The Lord spoke with Thyatira, you remember, about Baalism, about Jezebel, and called it fornication. You need not make that literal at all, either in Baalism or fornication. It may be quite a spiritual thing. What did Balaam do? What was his sin, his crime? He got 'kudos' (glory, renown, Gk.) out of divine things. That is all; that is the end of it. Personal gain out of the things of God. He loved the reward, something for himself out of the things of God. And is there any one of us who has known the Lord longest who would say, "There is none of that in me"? Those of us who know ourselves best know it is a most perilous thing to be used of the Lord. The sphere of great divine blessing is the sphere of most danger to us. Even Paul (and who will place himself alongside of Paul?), after being taken up into the third heaven and shown unspeakable things, is not so empty of the peril of self or self-exaltation, as to make it unnecessary for the Lord to drive a stake through to keep him from being exalted.
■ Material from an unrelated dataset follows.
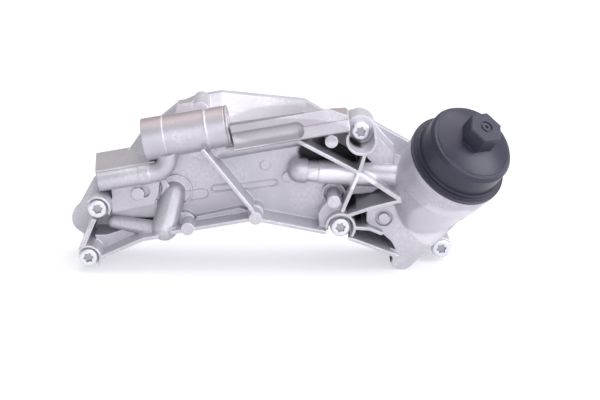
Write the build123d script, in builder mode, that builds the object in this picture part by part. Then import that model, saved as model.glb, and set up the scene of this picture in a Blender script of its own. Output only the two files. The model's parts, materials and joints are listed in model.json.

It is always there in the most used, the most blessed, the one who knows most of heavenly things; it is still there.

And so the people prepared for the Lord is a people well crucified to the flesh and knowing the Spirit alone and His risen life. That is true to the Word and true to spiritual experience, and if there is to be a ministry at the end in that direction it will be by an instrument like John the Baptist in the power of Elijah. John the Baptist went to prison and was beheaded. His life had to go in order to bring in Christ in fulness, in order to pass things on to Him who was the life, who was the resurrection. These things are a parable; I think we can see the spiritual truth.

Well, what is the comfort? You say that it is depressing, very severe, difficult and advanced. Not at all. The comfort is that we are in it. How many of you can say, "Well, whether I have recognised the teaching or doctrine, or not, I know something about the experience!" If so, take heart. The Lord has His hand upon you in relation to that people reserved for Himself, a people prepared for the Lord.